Split lets you clean and explore your data by splitting a column into multiple new columns. You can split a column based on a delimiter or at a certain position, such as the second character or the third number in the column.

Format

Split has two formats:

  • Split <column> at the position <position> (calling the output columns <names>)
  • Split <column> by the delimiter <delimiter> (into columns <names>)

Parameters

Split uses the following parameters:

  • Column (required). The column you want to split.
  • Position (required). The position at which you want to split the value. For example, if you want to split the value at the first character or number, enter 1.
  • Delimiter (required). The delimiter you want to use to split the values in the column. This can be a number, letter, or symbol. A space (“ “) is the default delimiter.
  • Names (optional). If you want to give the resulting columns custom names, enter the names as a comma-separated list.

Output

If the column is successfully split, the split columns are appended to your dataset and a sample of the updated dataset is shown in the Data tab and a success message is shown in the conversation history.
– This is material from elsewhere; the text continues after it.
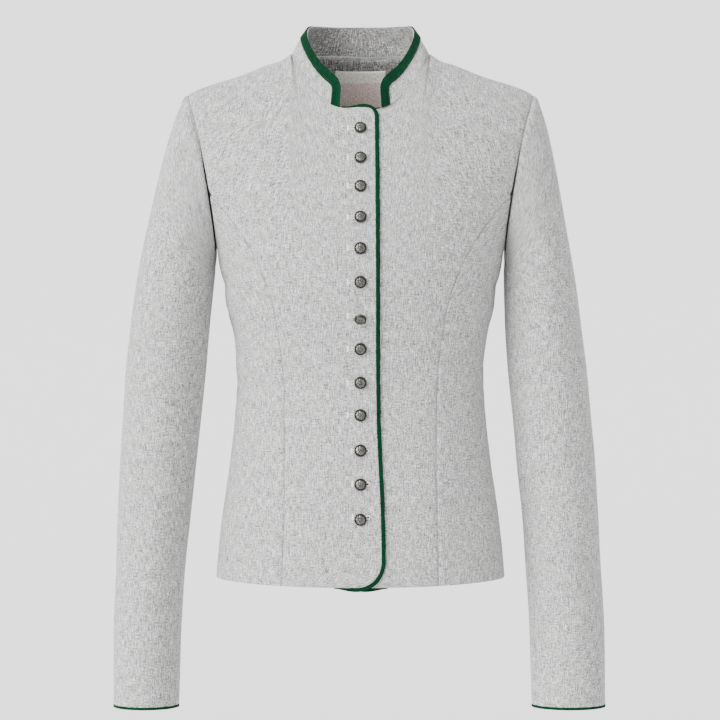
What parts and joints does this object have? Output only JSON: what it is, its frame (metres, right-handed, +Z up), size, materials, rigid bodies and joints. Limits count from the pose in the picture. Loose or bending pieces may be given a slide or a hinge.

Otherwise, an error message is shown.

Examples

Consider a dataset called “Titanic” that contains information on each passenger, including the following columns:

  • Age. Their age.
  • Gender. Their gender.
  • Name. Their name.
  • PClass. Their class.
  • Cabin. The passenger’s cabin ID.
  • Survived. Whether they survived the disaster.

Values in the Cabin column are often listed as “level-room number,” such as A-23. To split the Cabin column into a CabinLevel and CabinNumber column, enter Split Cabin by the delimiter - into columns CabinLevel, CabinNumber.